start Provided data
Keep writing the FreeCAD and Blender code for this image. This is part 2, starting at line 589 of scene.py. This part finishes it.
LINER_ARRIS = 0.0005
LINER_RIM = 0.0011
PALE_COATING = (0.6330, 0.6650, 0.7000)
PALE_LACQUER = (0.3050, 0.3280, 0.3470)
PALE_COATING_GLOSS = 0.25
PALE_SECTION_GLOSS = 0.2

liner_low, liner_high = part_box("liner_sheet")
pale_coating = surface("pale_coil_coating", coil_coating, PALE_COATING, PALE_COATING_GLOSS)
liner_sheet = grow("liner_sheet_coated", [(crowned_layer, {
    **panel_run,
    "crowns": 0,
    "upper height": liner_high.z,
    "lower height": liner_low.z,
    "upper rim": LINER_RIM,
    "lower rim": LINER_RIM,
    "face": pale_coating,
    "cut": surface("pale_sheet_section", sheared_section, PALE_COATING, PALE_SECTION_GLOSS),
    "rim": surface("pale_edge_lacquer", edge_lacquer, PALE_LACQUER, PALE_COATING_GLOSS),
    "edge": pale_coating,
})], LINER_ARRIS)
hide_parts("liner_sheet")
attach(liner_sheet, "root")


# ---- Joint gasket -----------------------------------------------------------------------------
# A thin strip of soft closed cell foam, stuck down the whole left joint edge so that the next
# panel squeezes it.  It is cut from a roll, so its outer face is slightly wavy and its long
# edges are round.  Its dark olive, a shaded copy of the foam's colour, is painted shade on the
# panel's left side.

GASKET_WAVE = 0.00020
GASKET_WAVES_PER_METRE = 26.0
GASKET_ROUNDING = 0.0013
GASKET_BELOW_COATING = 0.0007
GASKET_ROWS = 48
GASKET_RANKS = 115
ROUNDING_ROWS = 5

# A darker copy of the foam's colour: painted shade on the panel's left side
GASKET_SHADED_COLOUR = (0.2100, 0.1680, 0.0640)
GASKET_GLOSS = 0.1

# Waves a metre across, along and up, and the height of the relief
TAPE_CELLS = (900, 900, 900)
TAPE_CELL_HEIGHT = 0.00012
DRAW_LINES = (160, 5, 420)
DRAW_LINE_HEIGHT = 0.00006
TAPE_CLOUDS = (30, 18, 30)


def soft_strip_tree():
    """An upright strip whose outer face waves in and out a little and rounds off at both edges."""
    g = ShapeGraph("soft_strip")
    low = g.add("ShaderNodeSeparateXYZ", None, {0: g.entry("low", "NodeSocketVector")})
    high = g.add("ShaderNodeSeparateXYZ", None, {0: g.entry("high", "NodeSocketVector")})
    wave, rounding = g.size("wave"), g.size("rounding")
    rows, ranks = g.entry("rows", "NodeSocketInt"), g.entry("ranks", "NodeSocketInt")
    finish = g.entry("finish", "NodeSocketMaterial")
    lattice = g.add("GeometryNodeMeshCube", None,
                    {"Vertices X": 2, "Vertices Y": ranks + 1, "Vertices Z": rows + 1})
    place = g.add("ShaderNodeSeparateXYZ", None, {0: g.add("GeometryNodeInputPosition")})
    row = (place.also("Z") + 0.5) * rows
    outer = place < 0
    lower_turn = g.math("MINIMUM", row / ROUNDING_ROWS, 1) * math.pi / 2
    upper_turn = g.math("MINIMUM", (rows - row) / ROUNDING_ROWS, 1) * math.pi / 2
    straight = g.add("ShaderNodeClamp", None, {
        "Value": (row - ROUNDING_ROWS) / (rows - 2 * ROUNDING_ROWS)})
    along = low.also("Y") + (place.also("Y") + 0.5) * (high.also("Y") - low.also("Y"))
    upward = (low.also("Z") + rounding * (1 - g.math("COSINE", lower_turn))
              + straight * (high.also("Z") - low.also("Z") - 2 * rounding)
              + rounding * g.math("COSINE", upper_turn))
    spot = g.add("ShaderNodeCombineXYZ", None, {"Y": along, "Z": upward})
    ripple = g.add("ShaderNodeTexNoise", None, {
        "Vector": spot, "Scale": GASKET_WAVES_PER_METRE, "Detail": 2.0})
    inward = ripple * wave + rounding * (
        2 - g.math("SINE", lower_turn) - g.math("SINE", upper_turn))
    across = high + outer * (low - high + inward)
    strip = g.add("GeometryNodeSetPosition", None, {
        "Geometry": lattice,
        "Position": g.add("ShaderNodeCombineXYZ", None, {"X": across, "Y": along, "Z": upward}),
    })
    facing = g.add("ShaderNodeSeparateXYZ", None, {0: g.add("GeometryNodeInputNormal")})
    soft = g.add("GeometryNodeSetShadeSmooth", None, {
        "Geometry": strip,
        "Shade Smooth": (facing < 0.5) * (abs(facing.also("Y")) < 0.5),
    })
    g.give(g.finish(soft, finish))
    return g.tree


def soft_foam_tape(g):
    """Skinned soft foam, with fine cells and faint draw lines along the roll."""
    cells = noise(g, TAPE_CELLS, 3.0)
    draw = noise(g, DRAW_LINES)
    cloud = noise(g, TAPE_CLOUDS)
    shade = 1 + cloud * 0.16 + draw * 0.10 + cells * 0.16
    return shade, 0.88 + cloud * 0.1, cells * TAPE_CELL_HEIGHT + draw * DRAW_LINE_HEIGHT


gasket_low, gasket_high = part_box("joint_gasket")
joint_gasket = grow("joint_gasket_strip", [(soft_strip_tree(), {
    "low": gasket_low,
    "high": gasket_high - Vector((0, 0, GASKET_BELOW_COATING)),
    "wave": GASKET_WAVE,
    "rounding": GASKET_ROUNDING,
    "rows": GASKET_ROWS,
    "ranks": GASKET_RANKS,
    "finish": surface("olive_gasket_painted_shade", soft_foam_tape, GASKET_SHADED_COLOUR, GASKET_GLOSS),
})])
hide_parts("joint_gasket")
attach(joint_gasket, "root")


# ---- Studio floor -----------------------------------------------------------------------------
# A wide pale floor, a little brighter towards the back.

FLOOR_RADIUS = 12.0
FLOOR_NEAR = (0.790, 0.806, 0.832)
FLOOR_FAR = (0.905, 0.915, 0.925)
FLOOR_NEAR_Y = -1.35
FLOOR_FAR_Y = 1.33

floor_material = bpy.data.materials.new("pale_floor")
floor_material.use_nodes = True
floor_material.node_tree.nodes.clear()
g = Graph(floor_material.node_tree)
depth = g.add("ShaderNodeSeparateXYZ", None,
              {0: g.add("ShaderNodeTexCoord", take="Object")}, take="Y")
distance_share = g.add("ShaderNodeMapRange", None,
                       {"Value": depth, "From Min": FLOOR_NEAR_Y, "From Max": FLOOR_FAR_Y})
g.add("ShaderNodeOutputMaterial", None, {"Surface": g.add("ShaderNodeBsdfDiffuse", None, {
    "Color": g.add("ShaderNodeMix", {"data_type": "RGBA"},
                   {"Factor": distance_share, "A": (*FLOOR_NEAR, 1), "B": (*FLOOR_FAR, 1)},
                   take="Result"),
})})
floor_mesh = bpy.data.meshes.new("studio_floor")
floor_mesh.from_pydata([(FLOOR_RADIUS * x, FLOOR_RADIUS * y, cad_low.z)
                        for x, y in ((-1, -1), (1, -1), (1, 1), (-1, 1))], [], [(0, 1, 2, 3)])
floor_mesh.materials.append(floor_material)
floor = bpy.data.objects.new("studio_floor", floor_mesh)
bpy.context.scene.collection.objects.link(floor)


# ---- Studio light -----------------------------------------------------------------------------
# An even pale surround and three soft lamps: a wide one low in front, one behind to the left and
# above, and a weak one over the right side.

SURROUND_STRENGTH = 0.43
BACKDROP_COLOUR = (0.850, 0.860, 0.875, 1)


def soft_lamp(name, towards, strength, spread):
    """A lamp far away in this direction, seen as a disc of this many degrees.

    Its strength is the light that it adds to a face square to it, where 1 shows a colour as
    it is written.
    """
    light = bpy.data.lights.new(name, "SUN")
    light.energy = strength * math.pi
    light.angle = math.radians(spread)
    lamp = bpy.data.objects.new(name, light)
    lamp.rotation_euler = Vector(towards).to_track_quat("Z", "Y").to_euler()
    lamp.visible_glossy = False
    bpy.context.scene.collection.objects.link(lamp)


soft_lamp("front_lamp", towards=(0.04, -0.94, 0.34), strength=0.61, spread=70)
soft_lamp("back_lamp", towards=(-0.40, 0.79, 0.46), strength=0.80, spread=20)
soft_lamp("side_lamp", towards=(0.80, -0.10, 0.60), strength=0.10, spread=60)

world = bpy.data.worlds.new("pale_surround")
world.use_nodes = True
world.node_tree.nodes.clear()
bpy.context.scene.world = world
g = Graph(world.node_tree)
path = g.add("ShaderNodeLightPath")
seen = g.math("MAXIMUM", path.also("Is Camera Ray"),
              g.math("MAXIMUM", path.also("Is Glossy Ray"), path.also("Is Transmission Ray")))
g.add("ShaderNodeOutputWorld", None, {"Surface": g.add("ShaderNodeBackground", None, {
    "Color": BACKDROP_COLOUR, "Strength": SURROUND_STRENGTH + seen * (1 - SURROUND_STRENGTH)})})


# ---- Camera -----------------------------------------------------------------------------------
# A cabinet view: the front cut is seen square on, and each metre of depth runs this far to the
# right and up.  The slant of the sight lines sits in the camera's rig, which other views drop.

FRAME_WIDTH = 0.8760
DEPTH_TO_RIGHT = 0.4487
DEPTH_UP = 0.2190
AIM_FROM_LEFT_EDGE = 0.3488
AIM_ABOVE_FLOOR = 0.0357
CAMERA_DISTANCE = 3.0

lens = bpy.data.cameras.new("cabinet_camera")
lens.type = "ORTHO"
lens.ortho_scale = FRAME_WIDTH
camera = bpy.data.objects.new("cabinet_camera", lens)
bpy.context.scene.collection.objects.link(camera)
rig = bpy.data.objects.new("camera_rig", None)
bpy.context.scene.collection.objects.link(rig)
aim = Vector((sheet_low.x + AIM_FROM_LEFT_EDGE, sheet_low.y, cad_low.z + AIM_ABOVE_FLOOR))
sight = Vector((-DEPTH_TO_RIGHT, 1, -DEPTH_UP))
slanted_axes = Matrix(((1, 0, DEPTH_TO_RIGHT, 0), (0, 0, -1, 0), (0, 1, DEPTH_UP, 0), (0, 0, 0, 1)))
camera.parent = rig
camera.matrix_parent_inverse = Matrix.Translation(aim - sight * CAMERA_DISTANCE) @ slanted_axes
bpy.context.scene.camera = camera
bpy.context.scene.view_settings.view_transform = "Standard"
end Provided data
start Provided data
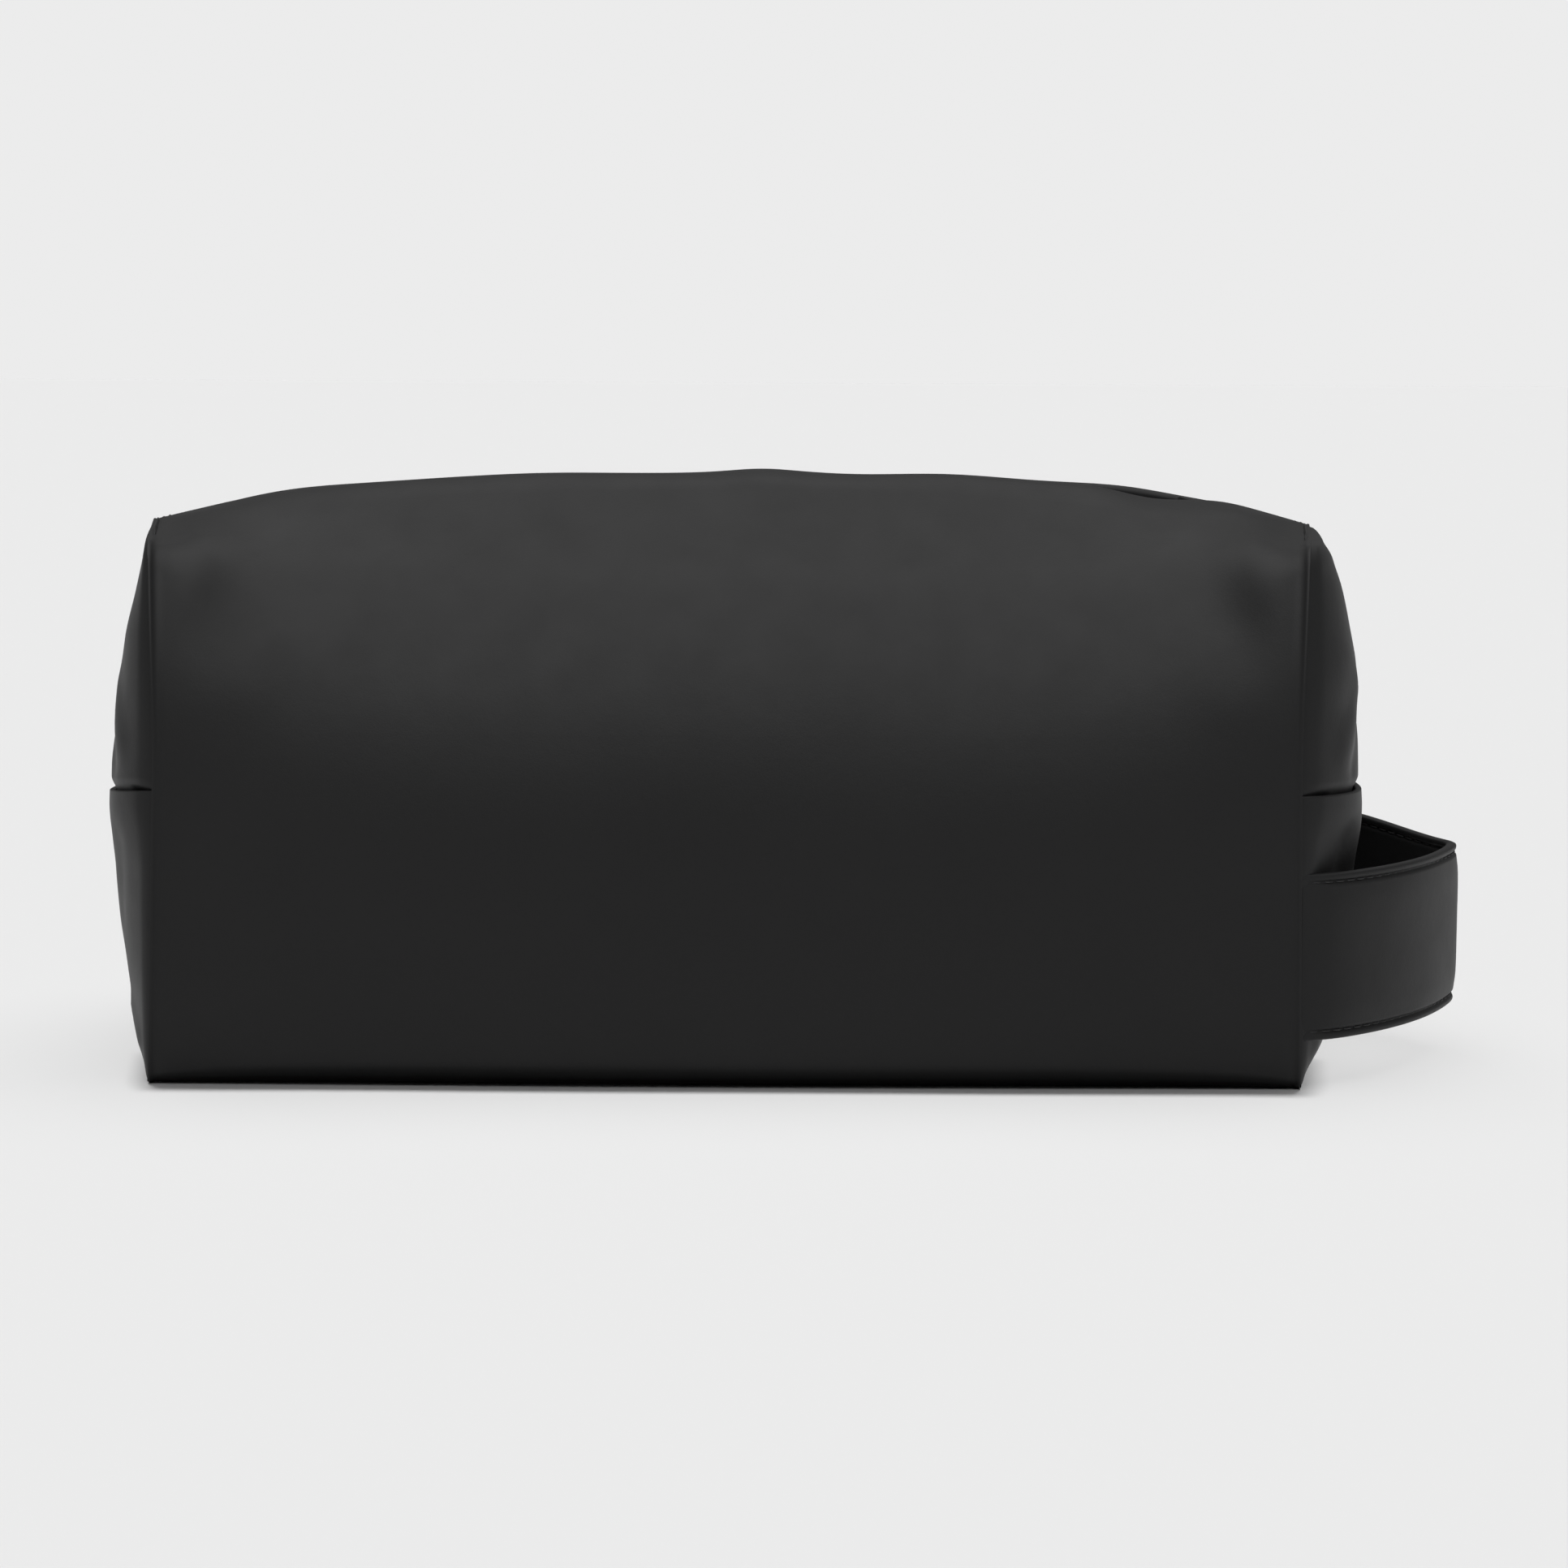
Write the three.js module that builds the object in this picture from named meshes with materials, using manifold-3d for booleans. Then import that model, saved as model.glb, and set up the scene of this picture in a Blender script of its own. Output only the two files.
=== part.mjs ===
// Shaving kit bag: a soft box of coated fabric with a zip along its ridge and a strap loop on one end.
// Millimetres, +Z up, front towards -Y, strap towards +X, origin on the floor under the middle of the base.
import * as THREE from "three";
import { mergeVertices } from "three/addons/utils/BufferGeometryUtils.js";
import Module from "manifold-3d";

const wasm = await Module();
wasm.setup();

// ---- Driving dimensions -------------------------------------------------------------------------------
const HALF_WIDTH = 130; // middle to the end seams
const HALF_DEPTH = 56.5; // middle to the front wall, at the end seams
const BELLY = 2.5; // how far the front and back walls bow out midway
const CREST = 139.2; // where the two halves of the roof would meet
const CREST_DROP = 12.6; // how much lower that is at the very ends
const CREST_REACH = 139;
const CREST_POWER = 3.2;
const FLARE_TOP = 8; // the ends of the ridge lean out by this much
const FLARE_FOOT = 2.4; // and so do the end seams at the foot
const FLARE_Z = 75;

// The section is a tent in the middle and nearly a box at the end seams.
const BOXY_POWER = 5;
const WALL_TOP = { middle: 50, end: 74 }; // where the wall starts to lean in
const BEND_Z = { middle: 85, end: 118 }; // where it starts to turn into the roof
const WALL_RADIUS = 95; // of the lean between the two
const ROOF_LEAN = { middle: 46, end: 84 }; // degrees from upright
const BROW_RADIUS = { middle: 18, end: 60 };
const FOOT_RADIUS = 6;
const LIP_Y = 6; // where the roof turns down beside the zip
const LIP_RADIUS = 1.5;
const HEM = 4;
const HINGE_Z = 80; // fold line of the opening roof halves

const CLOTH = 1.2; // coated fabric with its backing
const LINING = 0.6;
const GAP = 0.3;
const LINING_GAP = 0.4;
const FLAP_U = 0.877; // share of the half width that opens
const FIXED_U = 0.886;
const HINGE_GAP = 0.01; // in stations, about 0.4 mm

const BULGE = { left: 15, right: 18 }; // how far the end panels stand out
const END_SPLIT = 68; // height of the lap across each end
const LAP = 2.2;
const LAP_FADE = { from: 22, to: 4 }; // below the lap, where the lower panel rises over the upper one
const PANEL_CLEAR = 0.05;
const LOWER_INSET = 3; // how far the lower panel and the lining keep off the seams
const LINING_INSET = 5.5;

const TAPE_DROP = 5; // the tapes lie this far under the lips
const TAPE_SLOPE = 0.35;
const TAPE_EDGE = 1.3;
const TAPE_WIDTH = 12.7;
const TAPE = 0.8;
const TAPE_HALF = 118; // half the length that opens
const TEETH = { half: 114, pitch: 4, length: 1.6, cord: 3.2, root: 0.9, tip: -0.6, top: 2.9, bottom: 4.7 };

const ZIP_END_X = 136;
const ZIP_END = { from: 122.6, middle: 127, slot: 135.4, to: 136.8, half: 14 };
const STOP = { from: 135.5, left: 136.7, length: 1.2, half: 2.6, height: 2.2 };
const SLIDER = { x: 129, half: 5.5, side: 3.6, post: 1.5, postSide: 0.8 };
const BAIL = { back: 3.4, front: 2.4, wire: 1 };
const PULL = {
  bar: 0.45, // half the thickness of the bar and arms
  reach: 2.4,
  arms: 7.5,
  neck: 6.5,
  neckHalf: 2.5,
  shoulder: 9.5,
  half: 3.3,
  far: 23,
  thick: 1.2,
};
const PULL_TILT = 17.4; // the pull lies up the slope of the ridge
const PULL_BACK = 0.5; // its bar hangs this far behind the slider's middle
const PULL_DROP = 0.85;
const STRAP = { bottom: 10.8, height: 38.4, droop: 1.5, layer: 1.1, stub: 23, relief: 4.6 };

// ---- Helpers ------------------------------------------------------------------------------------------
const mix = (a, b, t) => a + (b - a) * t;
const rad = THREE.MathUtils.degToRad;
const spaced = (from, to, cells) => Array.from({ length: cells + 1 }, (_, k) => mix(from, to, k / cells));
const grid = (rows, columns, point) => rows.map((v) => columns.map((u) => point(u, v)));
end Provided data
* [Aim of the exercise]:
Everything from the line with "Write the three.js" through the line with "wasm.setup();" is to be output exactly; leave out all other lines.

* [Task output]:
Write the three.js module that builds the object in this picture from named meshes with materials, using manifold-3d for booleans. Then import that model, saved as model.glb, and set up the scene of this picture in a Blender script of its own. Output only the two files.
=== part.mjs ===
// Shaving kit bag: a soft box of coated fabric with a zip along its ridge and a strap loop on one end.
// Millimetres, +Z up, front towards -Y, strap towards +X, origin on the floor under the middle of the base.
import * as THREE from "three";
import { mergeVertices } from "three/addons/utils/BufferGeometryUtils.js";
import Module from "manifold-3d";

const wasm = await Module();
wasm.setup();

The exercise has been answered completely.